Return the full material exactly.

## DATASET EXCERPT
• • • • • • •

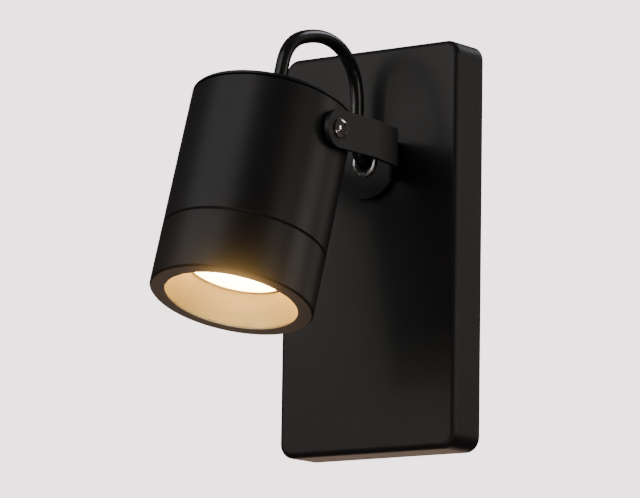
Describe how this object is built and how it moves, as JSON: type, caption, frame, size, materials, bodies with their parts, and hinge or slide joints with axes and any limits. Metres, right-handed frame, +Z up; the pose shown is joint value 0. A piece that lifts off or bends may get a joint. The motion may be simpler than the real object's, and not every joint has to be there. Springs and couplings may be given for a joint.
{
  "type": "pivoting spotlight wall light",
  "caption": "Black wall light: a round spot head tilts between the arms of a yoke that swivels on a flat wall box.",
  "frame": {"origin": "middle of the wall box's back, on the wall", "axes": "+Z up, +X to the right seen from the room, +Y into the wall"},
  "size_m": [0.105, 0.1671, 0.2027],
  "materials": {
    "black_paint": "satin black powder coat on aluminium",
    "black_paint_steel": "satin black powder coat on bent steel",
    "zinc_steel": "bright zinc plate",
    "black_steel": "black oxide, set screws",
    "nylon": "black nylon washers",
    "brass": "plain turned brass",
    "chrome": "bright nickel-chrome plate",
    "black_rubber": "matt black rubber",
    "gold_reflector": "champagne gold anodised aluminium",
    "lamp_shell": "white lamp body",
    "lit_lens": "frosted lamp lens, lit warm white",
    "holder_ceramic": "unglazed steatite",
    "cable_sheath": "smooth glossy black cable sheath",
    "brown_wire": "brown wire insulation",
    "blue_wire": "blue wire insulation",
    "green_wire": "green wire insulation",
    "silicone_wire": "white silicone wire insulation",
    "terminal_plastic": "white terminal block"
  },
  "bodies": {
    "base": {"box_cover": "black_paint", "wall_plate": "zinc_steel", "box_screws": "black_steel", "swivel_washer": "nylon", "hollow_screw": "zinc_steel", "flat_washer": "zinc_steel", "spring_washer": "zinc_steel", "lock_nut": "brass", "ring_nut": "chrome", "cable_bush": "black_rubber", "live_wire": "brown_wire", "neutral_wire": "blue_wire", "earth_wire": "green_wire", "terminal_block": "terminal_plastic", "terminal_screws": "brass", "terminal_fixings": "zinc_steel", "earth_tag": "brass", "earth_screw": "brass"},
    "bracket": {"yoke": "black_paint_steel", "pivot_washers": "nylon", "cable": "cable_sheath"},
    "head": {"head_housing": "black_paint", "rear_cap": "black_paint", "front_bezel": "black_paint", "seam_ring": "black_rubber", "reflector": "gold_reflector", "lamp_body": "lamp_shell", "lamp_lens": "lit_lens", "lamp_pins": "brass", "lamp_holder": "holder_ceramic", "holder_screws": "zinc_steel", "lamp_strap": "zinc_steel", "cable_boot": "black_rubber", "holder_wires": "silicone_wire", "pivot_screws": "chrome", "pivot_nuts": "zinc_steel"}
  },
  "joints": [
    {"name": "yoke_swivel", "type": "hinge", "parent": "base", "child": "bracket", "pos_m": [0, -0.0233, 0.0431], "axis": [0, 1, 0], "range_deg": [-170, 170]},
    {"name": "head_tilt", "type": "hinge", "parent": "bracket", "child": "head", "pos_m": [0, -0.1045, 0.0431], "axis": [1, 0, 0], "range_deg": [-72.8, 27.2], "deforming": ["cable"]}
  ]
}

• • • • • • •

## ANSWER TO THIS TASK
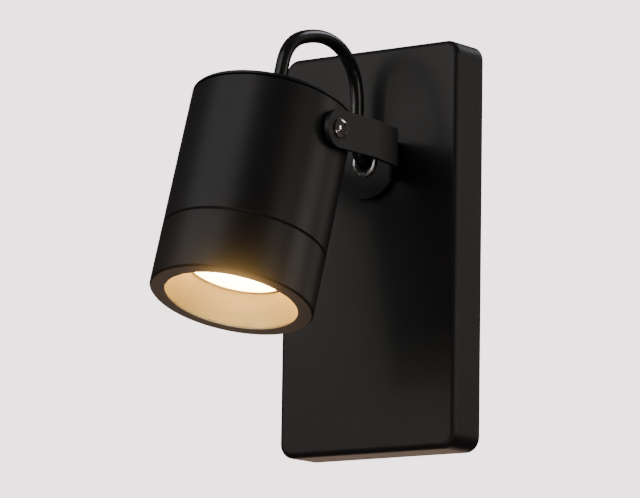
Describe how this object is built and how it moves, as JSON: type, caption, frame, size, materials, bodies with their parts, and hinge or slide joints with axes and any limits. Metres, right-handed frame, +Z up; the pose shown is joint value 0. A piece that lifts off or bends may get a joint. The motion may be simpler than the real object's, and not every joint has to be there. Springs and couplings may be given for a joint.
{
  "type": "pivoting spotlight wall light",
  "caption": "Black wall light: a round spot head tilts between the arms of a yoke that swivels on a flat wall box.",
  "frame": {"origin": "middle of the wall box's back, on the wall", "axes": "+Z up, +X to the right seen from the room, +Y into the wall"},
  "size_m": [0.105, 0.1671, 0.2027],
  "materials": {
    "black_paint": "satin black powder coat on aluminium",
    "black_paint_steel": "satin black powder coat on bent steel",
    "zinc_steel": "bright zinc plate",
    "black_steel": "black oxide, set screws",
    "nylon": "black nylon washers",
    "brass": "plain turned brass",
    "chrome": "bright nickel-chrome plate",
    "black_rubber": "matt black rubber",
    "gold_reflector": "champagne gold anodised aluminium",
    "lamp_shell": "white lamp body",
    "lit_lens": "frosted lamp lens, lit warm white",
    "holder_ceramic": "unglazed steatite",
    "cable_sheath": "smooth glossy black cable sheath",
    "brown_wire": "brown wire insulation",
    "blue_wire": "blue wire insulation",
    "green_wire": "green wire insulation",
    "silicone_wire": "white silicone wire insulation",
    "terminal_plastic": "white terminal block"
  },
  "bodies": {
    "base": {"box_cover": "black_paint", "wall_plate": "zinc_steel", "box_screws": "black_steel", "swivel_washer": "nylon", "hollow_screw": "zinc_steel", "flat_washer": "zinc_steel", "spring_washer": "zinc_steel", "lock_nut": "brass", "ring_nut": "chrome", "cable_bush": "black_rubber", "live_wire": "brown_wire", "neutral_wire": "blue_wire", "earth_wire": "green_wire", "terminal_block": "terminal_plastic", "terminal_screws": "brass", "terminal_fixings": "zinc_steel", "earth_tag": "brass", "earth_screw": "brass"},
    "bracket": {"yoke": "black_paint_steel", "pivot_washers": "nylon", "cable": "cable_sheath"},
    "head": {"head_housing": "black_paint", "rear_cap": "black_paint", "front_bezel": "black_paint", "seam_ring": "black_rubber", "reflector": "gold_reflector", "lamp_body": "lamp_shell", "lamp_lens": "lit_lens", "lamp_pins": "brass", "lamp_holder": "holder_ceramic", "holder_screws": "zinc_steel", "lamp_strap": "zinc_steel", "cable_boot": "black_rubber", "holder_wires": "silicone_wire", "pivot_screws": "chrome", "pivot_nuts": "zinc_steel"}
  },
  "joints": [
    {"name": "yoke_swivel", "type": "hinge", "parent": "base", "child": "bracket", "pos_m": [0, -0.0233, 0.0431], "axis": [0, 1, 0], "range_deg": [-170, 170]},
    {"name": "head_tilt", "type": "hinge", "parent": "bracket", "child": "head", "pos_m": [0, -0.1045, 0.0431], "axis": [1, 0, 0], "range_deg": [-72.8, 27.2], "deforming": ["cable"]}
  ]
}